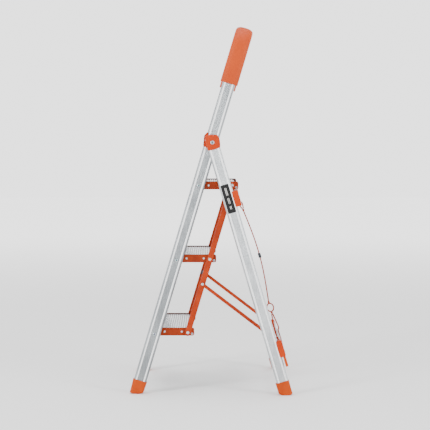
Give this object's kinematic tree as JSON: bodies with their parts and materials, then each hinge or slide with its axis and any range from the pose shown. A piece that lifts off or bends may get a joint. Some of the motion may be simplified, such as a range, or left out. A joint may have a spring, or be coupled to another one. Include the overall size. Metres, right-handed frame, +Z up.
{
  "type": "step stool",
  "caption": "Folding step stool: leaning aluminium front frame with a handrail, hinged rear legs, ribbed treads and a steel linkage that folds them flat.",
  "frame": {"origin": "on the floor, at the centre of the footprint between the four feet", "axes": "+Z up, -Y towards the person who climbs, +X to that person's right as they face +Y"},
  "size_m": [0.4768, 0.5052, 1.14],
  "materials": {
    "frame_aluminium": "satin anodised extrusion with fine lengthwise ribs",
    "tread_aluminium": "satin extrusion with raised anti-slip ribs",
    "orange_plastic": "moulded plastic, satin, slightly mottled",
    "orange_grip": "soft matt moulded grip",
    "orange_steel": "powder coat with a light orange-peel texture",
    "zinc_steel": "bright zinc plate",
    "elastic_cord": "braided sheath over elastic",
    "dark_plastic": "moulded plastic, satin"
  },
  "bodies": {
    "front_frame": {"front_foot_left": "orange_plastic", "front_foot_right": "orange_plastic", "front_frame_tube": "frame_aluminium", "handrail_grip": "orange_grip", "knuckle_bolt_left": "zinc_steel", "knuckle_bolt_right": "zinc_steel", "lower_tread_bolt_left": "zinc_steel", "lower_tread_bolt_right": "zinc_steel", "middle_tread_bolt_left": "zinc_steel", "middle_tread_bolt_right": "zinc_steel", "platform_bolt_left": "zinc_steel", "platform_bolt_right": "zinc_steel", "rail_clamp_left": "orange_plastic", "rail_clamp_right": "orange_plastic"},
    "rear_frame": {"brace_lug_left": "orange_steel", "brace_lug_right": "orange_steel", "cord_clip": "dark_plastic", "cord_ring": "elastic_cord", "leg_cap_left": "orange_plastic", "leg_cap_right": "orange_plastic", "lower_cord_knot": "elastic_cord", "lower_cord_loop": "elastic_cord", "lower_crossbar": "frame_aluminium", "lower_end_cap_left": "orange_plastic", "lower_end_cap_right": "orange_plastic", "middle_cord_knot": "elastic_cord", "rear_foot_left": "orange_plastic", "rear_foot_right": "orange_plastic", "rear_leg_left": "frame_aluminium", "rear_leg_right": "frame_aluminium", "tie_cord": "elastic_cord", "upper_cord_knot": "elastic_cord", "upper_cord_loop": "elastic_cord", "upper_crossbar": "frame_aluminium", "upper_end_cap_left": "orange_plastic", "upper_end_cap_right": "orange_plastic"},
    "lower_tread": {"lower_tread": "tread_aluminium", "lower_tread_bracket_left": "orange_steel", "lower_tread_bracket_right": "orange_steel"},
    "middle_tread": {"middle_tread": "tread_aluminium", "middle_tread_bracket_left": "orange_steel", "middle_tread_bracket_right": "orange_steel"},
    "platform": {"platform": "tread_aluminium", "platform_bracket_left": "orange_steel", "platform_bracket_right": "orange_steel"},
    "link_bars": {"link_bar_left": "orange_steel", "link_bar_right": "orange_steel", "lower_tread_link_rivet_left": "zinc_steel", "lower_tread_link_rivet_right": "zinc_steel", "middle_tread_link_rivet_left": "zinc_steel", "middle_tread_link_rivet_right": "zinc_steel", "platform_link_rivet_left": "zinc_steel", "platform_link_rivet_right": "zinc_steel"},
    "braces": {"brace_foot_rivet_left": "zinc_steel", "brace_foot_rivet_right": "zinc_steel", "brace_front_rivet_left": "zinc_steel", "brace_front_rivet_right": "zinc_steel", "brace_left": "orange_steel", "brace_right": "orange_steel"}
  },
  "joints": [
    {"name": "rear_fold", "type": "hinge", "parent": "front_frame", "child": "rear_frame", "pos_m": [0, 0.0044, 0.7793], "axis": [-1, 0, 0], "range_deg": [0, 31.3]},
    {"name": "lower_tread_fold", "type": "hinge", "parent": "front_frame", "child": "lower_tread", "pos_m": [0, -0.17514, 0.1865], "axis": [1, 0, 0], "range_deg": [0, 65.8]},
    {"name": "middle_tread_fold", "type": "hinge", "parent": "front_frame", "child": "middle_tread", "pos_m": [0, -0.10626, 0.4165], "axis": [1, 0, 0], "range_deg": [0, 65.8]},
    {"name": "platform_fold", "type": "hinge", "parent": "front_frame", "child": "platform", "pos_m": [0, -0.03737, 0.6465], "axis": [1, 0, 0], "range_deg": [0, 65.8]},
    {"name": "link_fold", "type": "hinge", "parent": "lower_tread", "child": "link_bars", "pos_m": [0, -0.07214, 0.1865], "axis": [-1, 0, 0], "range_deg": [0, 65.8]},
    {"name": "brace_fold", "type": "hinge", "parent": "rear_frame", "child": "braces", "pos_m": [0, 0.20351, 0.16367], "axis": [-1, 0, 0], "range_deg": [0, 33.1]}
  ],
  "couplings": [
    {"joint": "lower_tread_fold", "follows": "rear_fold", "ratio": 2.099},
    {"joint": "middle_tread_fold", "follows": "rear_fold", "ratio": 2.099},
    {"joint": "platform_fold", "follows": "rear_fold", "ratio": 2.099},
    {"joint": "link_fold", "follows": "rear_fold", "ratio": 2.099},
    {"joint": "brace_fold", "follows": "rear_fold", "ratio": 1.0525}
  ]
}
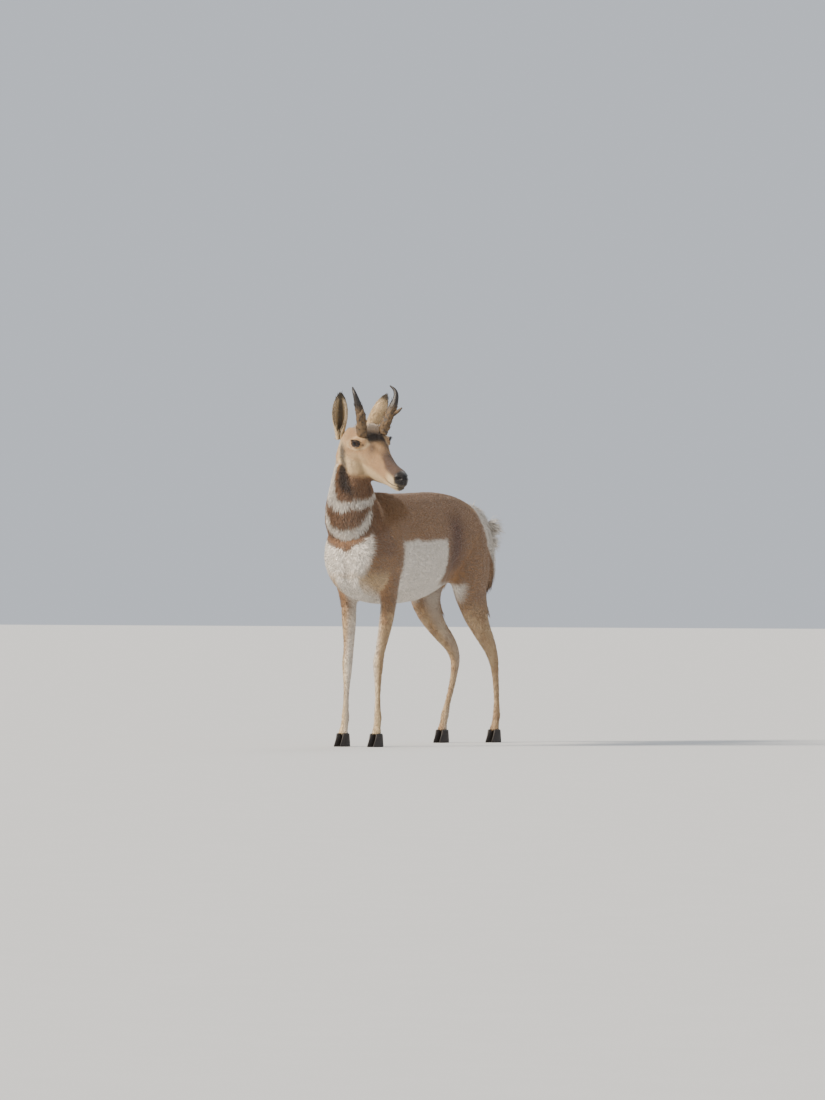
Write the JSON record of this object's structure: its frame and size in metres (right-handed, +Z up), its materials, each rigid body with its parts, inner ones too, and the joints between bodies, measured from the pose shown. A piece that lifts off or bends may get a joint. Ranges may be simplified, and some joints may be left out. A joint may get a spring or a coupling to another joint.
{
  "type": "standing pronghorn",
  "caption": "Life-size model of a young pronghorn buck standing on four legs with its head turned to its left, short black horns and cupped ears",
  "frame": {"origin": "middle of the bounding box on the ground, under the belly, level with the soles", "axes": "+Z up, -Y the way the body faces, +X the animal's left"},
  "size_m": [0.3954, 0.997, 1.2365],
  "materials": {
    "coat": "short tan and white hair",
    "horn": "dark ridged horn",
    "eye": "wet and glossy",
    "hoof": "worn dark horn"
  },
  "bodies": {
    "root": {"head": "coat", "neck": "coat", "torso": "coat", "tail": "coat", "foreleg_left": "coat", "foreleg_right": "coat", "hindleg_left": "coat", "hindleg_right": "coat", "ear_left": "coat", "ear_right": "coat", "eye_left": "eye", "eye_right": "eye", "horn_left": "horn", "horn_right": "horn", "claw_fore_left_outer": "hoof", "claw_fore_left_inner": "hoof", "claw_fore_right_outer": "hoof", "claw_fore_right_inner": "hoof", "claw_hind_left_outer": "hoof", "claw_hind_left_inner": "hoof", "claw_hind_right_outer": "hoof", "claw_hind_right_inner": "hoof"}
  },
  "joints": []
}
== == ==
Which lines run from the one containing "Write the JSON" to the end of the entries above? Quote exactly those, and only those.

Write the JSON record of this object's structure: its frame and size in metres (right-handed, +Z up), its materials, each rigid body with its parts, inner ones too, and the joints between bodies, measured from the pose shown. A piece that lifts off or bends may get a joint. Ranges may be simplified, and some joints may be left out. A joint may get a spring or a coupling to another joint.
{
  "type": "standing pronghorn",
  "caption": "Life-size model of a young pronghorn buck standing on four legs with its head turned to its left, short black horns and cupped ears",
  "frame": {"origin": "middle of the bounding box on the ground, under the belly, level with the soles", "axes": "+Z up, -Y the way the body faces, +X the animal's left"},
  "size_m": [0.3954, 0.997, 1.2365],
  "materials": {
    "coat": "short tan and white hair",
    "horn": "dark ridged horn",
    "eye": "wet and glossy",
    "hoof": "worn dark horn"
  },
  "bodies": {
    "root": {"head": "coat", "neck": "coat", "torso": "coat", "tail": "coat", "foreleg_left": "coat", "foreleg_right": "coat", "hindleg_left": "coat", "hindleg_right": "coat", "ear_left": "coat", "ear_right": "coat", "eye_left": "eye", "eye_right": "eye", "horn_left": "horn", "horn_right": "horn", "claw_fore_left_outer": "hoof", "claw_fore_left_inner": "hoof", "claw_fore_right_outer": "hoof", "claw_fore_right_inner": "hoof", "claw_hind_left_outer": "hoof", "claw_hind_left_inner": "hoof", "claw_hind_right_outer": "hoof", "claw_hind_right_inner": "hoof"}
  },
  "joints": []
}